After training this model for 100 epochs, the final accuracy was 94.40%.

Up until this point, all models used the optimizer Adam, but Adam is one of many possible optimizers. An optimizer is used to minimize the error function in the network. Using the same CNN topology and data augmentation setup, I tested various optimizers to find the best one for this setup.

• Optimizer = Adam | Accuracy = 94.40%
• Optimizer = Nadam | Accuracy = 42.00%
• Optimizer = Adamax | Accuracy = 93.40%
• Optimizer = Adagrad | Accuracy = 93.70%
• Optimizer = RMSprop | Accuracy = 79.17%
• Optimizer = Adadelta | Accuracy = 92.53%

Because Adam performed the best, I wanted to see if increasing the training epochs would increase the overall accuracy. When trained for 200 epochs, the score increased to 94.90%.

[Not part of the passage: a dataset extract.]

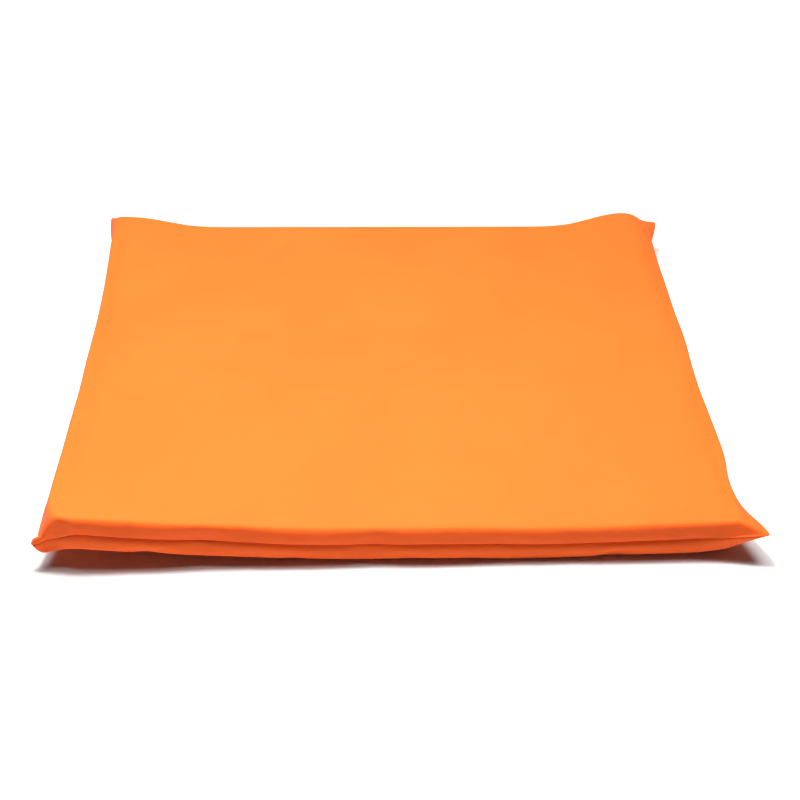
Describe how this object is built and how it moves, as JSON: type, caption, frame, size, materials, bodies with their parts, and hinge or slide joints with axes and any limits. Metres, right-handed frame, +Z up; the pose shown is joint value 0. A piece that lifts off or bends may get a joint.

I also tested different Activation functions with the same topology as above, with Adam used as the optimizer. The activation function is used to add nonlinearity to the network. Basically, the activation function determines if, and to what degree, a given neuron produces an output.

• Activation = relu | Accuracy = 94.40%
• Activation = elu | Accuracy = 93.90%
• Activation = selu | Accuracy = 38.27%
• Activation = tanh | Accuracy = 67.87%

Additionally, I tested various values for the data augmentation section, to try to find the optimal setup. Again, these tests kept the same topology, and hyperparameters as above. For the height_shift and width_shift range, in each trial the fraction of the total height/width of the image that the augmented version can shift each pixel by was changed.

• Shift Range = 15% | Accuracy = 94.40%
• Shift Range = 20% | Accuracy = 94.40%
• Shift Range = 25% | Accuracy = 94.30%
• Shift Range = 30% | Accuracy = 93.27%
• Shift Range = 40% | Accuracy = 93.60%

So, after it was all said and done, my model was able to achieve a final accuracy score of 94.90%. I hope this post has helped to open up the black box that is machine learning, and I wish you luck dealing with all the math that has exploded out of it!